Lopez and Salcedo have broadened their format to include on-site shooting, docudramas and dramatizations, all used in tonight’s show. That formula was tested last season and already has paid off. Three programs recently won awards from the National Association of Telecommunications Officers and Advisors, and “Linea Directa” was the only foreign-language program cited by the 400-member trade group.

One of the shows is a docudrama about a Salvadoran immigrant’s first year in the region. Written by Salcedo, a Colombian who is the show’s moderator, “Los Ruegos de Andres” (The Prayers of Andres) will debut in the mainstream media Oct. 7, when WETA, Channel 26, airs it as part of its Hispanic Heritage Month programming.
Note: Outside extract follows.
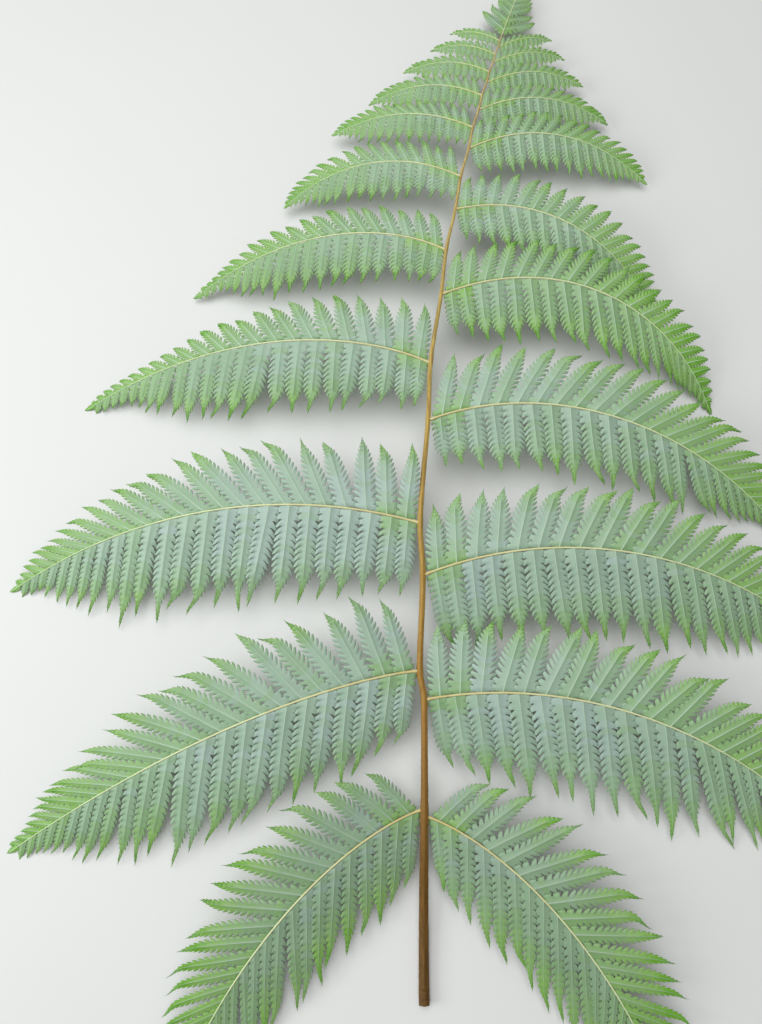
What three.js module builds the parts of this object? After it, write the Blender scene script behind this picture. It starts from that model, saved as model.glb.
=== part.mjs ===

For Salcedo and Lopez, the director and a Salvadoran, the awards vindicated a struggle that began when $13,000 in corporate donations allowed them to buy a used camera in 1987. Now the Office on Latino Affairs is co-owner, with D.C. Cablevision, of an editing studio. The two are self-taught technicians, and the windowless room in the cable station’s Northwest Washington offices is a second home during production.
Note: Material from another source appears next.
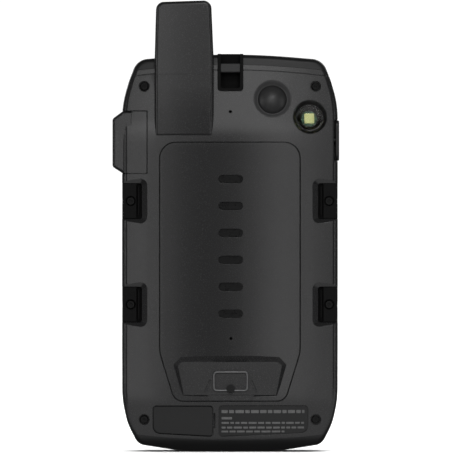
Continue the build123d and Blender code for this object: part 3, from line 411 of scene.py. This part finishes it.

The show has made Salcedo a star of sorts. He has been approached by people on the street and asked to solve their problems. Once, the kitchen staff of a downtown restaurant came out one by one when word spread that he was there. Another time, Lopez noticed a family sitting in McDonald’s, pointing to Salcedo and whispering.

As the two left, someone whispered in Spanish: “It’s him. It’s him.”